When this point is brought to the attention of Christians, they usually respond with, “The Resurrection proves that Jesus is the Creator, Ruler of Heaven and Earth”.

And that is what brings us here today in my debate with Nick. Does Nick have sufficient evidence to convince us that his god and his miracle-based belief system is the one and only truth? I suggest we listen respectfully to Nick’s evidence, but I ask readers to watch for the following:

1. Appeals to the opinion of biased authorities. How many Christians would believe that Mohammad flew to heaven on a winged horse just because the overwhelming majority of Koran scholars believe it really did happen?

2. Appeals such as, “No Jew/pagan/Roman/Martian in the first century would believe such and such unless they had seen such and such with their own eyes”. Although it might be possible to make generalizations of what “most” people would have done or believed twenty centuries ago, it is impossible to say with certainty that NO ONE would have done or believed something.

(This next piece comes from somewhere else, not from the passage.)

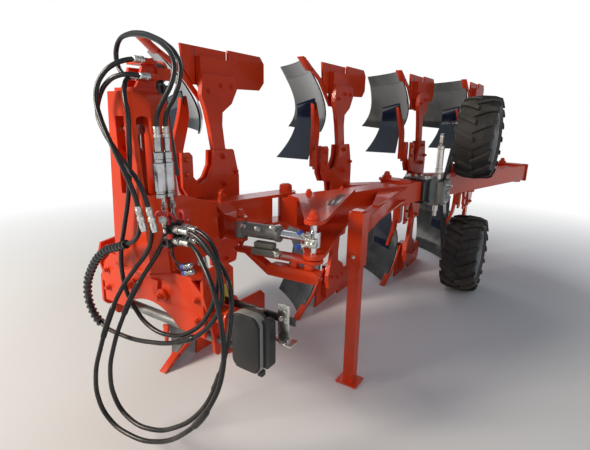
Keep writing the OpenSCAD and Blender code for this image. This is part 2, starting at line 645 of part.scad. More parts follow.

3. Lastly, I have no intention of trying to prove that the Resurrection did not happen. In my view, that would be like trying to prove that the Tooth Fairy, leprechauns, and fairies do not exist. It would be impossible. What I will attempt to demonstrate is that the evidence for the Christian claim of a resurrection—the reanimation of the dead flesh of a first century Jewish prophet—is so poor, that none of us needs to believe it was an actual historical event. If Christians want to believe in this event because it gives them internal comfort and peace, or they think it is a nice tradition, that’s fine. But I believe that Christians should stop trying to convince the rest of us that their miracle-based belief system is the one and only world truth, based on this highly improbable miracle claim.